The head of doctor recruitment in Grand Falls-Windsor says winter is a hard time to bring in new doctors.
None of the family physicians in the town are accepting new patients, forcing anyone without a general practitioner to rely on walk-in clinics.
Dr. Jared Butler said that patients will have to be patient and wait until new doctors graduate from medical school.
"Unfortunately, the way recruitment works in doctors, it's much like a draft system - you have to wait for them to come out of school, in order for them to be available to come work here," Butler said.
"There are times when you are fortunate enough to get a physician in winter, or fall time, but most of the time you get them in the spring or summer."
Butler said one new doctor is expected to arrive by spring, with another two or three in the fall.
MUN hoping to resolve doctor shortages
Doctor shortages in the province, like the one in Grand Falls-Windsor, are what Memorial University's medical school is working to eliminate.

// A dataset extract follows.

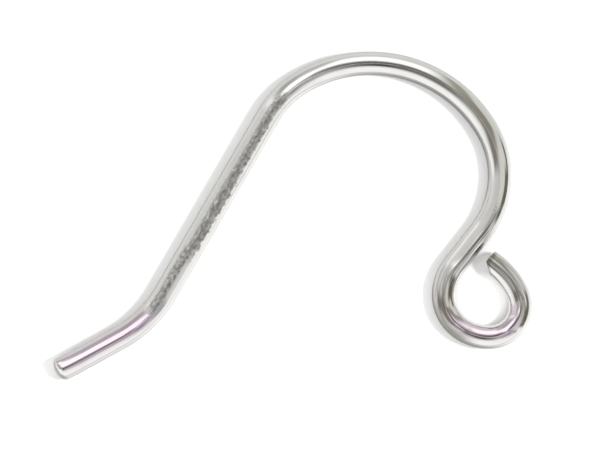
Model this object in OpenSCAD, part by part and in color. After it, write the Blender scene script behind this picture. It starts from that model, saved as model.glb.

Paula Slaney, a first year medical student at MUN, grew up on the Burin Peninsula. She said the problem is the misconception surrounding rural healthcare.
"A lot of times, people think that they're going to be in the middle of nowhere," Slaney said.
"And they just don't understand the community and the family feel of rural medicine and what and integral role you play in the community."
Dr. James Rourke, MUN dean of medicine, said that Slaney is exactly the kind of student the university is working to recruit.
"In our experience, if you're from Newfoundland, you're trained here, you're much more likely to stay here," Rourke said.
"And if you're from a rural area in particular, you're much more likely to be comfortable practicing in a rural area for a long time."
He said that there is an expansion planned for the medical school that will allow 20 more students from the province to enrol in the program each year.
"That will dramatically increase the production of doctors in Newfoundland, for Newfoundland."
There are opportunities for students to do hands-on training in rural centres.
Slaney said that this could be the key to changing the perception many people have about rural medicine.
"Don't turn it down until you try it first."